Шаги приблизились: прошло семь минут. Пропустить еще раз и тогда…

Но вдруг — неожиданный шум. Возле немцев появились люди в советских пилотках. Глухой удар — тяжелое тело упало на землю. Остальные немцы немедленно открыли огонь.

«Почему дивизионные разведчики изменили первоначальный план, — читал вслух Генька, — этого я и до сих пор не понимаю. Над нами засвистели пули, стали рваться гранаты. Взвились в воздух две красные ракеты, и я едва успел подумать, кто же их пустил? Ведь наша ракетница у меня. Игорь крикнул: «Вперед!» — и вскочил с земли. Рядом раздался чей-то громкий стон. Немецкий огонь нарастал.

Когда подмога приблизилась, было уже поздно. Игорь Юрьев, теряя сознание, зажимал ладонью рану в животе. Я еле полз, волоча перебитую ногу и чувствуя нестерпимую боль в боку.
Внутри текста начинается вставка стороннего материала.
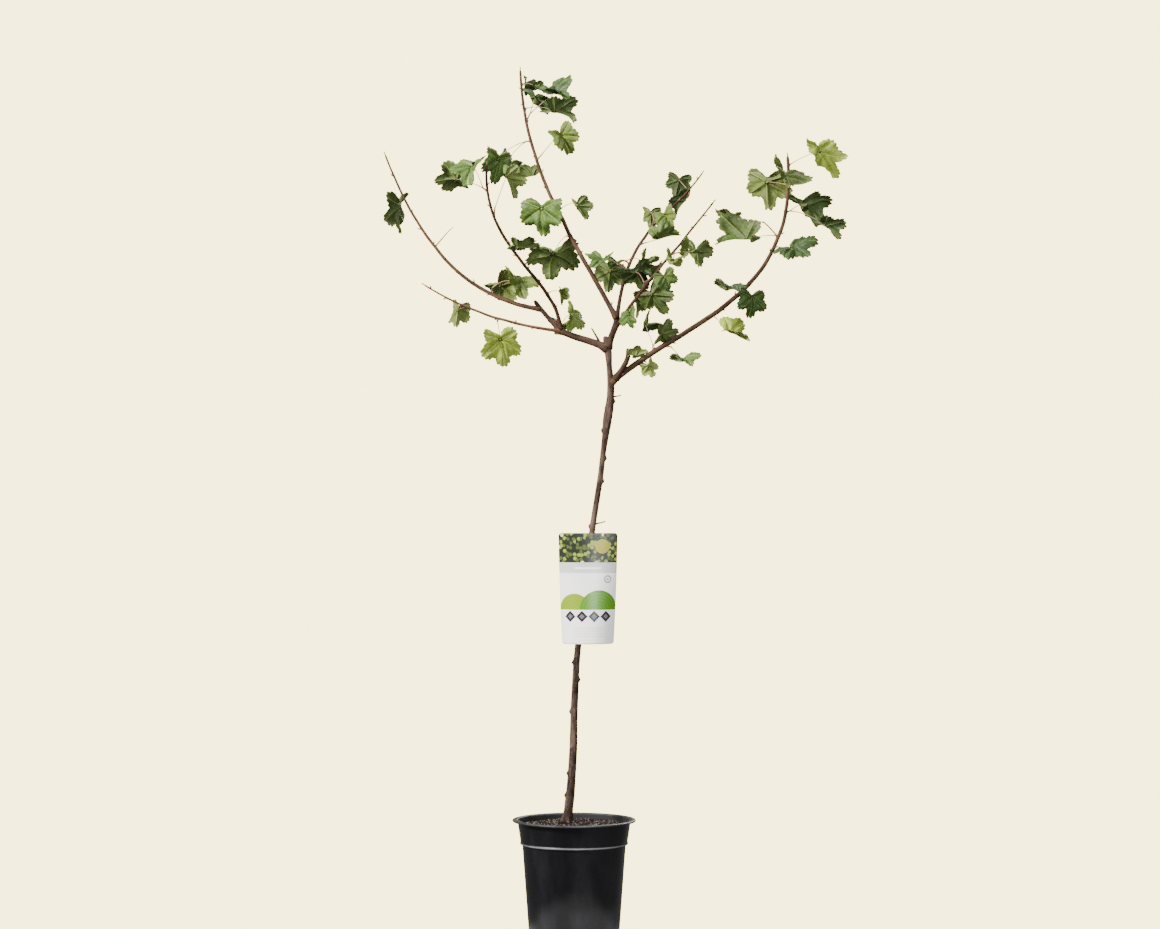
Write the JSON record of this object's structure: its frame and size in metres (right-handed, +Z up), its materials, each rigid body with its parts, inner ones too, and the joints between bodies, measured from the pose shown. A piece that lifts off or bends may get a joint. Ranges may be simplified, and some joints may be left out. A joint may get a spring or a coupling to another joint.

Больше никого не осталось в живых.

Пока меня укладывали на носилки, я успел разглядеть в траншее несколько неподвижных тел, покрытых шинелями. Рядом со мной какой-то офицер с ракетницей в руке яростно кричал на солдат. Потом я потерял сознание.

Пришел в себя я только через месяц — на Большой земле, в Вологде, и выяснил, что в разведотряде меня считают погибшим. А потом я случайно встретил хирурга из госпиталя, куда нас в то утро привезли, и узнал, что лейтенант не дожил до полудня. Перед смертью он ненадолго пришел в себя, подозвал врача, едва двигая губами, прошептал: «Передайте в штабфронт… Дон Кихот задание выполнил».

И уже теряя сознание, повторил:

«Дон Кихот… выполнил».

Какое это было задание, я так и не узнал».

* * *

Генька хмуро уставился в пол. У Оли губы подергивались.

Когда вошел Эрик Сергеевич, никто не решился заговорить первым. Хромой тренер подошел поближе, сел на низкую скамеечку рядом с ребятами.

— Фотография с собой?

И показал на снимке высокого худощавого человека с острым кадыком и пристальным взглядом:

— Наш лейтенант.

— Дон Кихот? — горько выдохнула Оля.

— Не знаю. При мне его так не звали. Ни разу.

Генька поднял голову:

— А он вам ничего не говорил о пушке… О «Большой Берте»?

Тренер удивленно пожал плечами.

— Понимаете, очень уж все совпадает! — Генька стал набирать скорость. — Вас когда перевели в разведгруппу?

— Одиннадцатого августа.

— Так! А восьмого или девятого штабфронт дал задание насчет «Берты» — это мы точно знаем. И потом: вас встречали разведчики Рабочей дивизии, а пушка стояла в ее полосе…

— Постой! — перебил Эрик Сергеевич, вскочил со скамейки и, ступив на больную ногу, скривился. — Постой! Ты говоришь — пушка? Теперь я припоминаю — к Игорю перед рейдом зачастили пушкари. И в штабарт он каждый день ходил. Только, — он осекся, — если даже и так — что же дальше?

— А розовые листки? — неожиданно вклинила Оля. — Что это было?

— Это листовки. Наши. Для просвещения немцев. И еще кое для чего! — Эрик Сергеевич усмехнулся. — Бывало, надо что-нибудь передать через фронт, ну и вставляли между строк. Другие прочтут — не поймут, а нужный человек сообразит.

— А если б листовки к нему не попали?

— Должны попасть! Во-первых, забрасывали в назначенный квадрат. А потом, на них адрес был.

— Адрес? — недоверчиво протянула Оля.

— Точнее — обращение. Скажем: «Солдатам такого-то полка!» Конечно, большинство листовок сдавали начальству, но несколько штук всегда шло по рукам. И доходили до кого надо. Так сказать, канал связи.